В плане философии XIX век начинается столкновением, а потом и диалогом между рационализмом Просвещения и идеализмом романтической культуры.
Просвещение стояло у истоков основополагающего философского течения XIX века, в зависимости от конкретной страны приобретшего те или иные специфические формы. Главная общая черта этих форм состоит в практически безграничной вере в разум, выступающий с критикой предполагаемого или действительного обскурантизма устаревших воззрений, но относящийся положительно к установлению законов и норм для науки, политики, морали и религии, и считающий подобную деятельность именно своей прерогативой и независимой мысли как своего порождения. В работе «Что значит ориентироваться в мышлении?» Иммануил Кант очень хорошо объясняет, что здесь имеется в виду: «Мыслить самому означает искать высший критерий истины в самом себе (то есть в собственном разуме). А максима: всегда мыслить самому – есть просвещение [Aufklarung]». И Скандинавия как культурная наследница Германии в полной мере испытала на себе влияние Aufklarung.

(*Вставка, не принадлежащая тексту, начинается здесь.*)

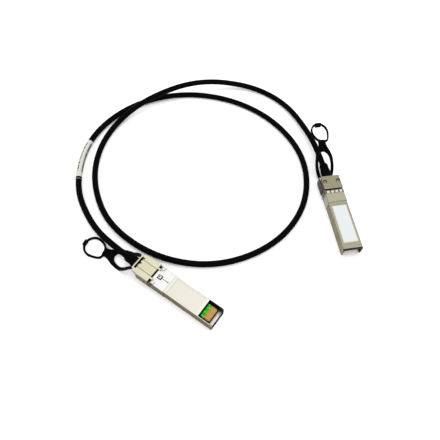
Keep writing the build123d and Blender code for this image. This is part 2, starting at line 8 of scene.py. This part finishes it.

Таким образом, с точки зрения Просвещения разум представляет собой конечную силу, способную в рамках своих возможностей противостоять миру и осуществлять в нем преобразования. Но поскольку эта сила далеко не всемогуща, то в ходе своей деятельности ей приходится сталкиваться с вещами, одолеть которые она не может. Еще в последней трети XVIII века германское движение «Буря и натиск» (название книги Максимилиана Клингера) предложило пойти по пути не разума, а чувств или веры, но только когда разум стал считаться не конечной, а бесконечной силой, которая населяет этот мир, составляет его и в нем доминирует, в противовес Просвещению родился романтизм.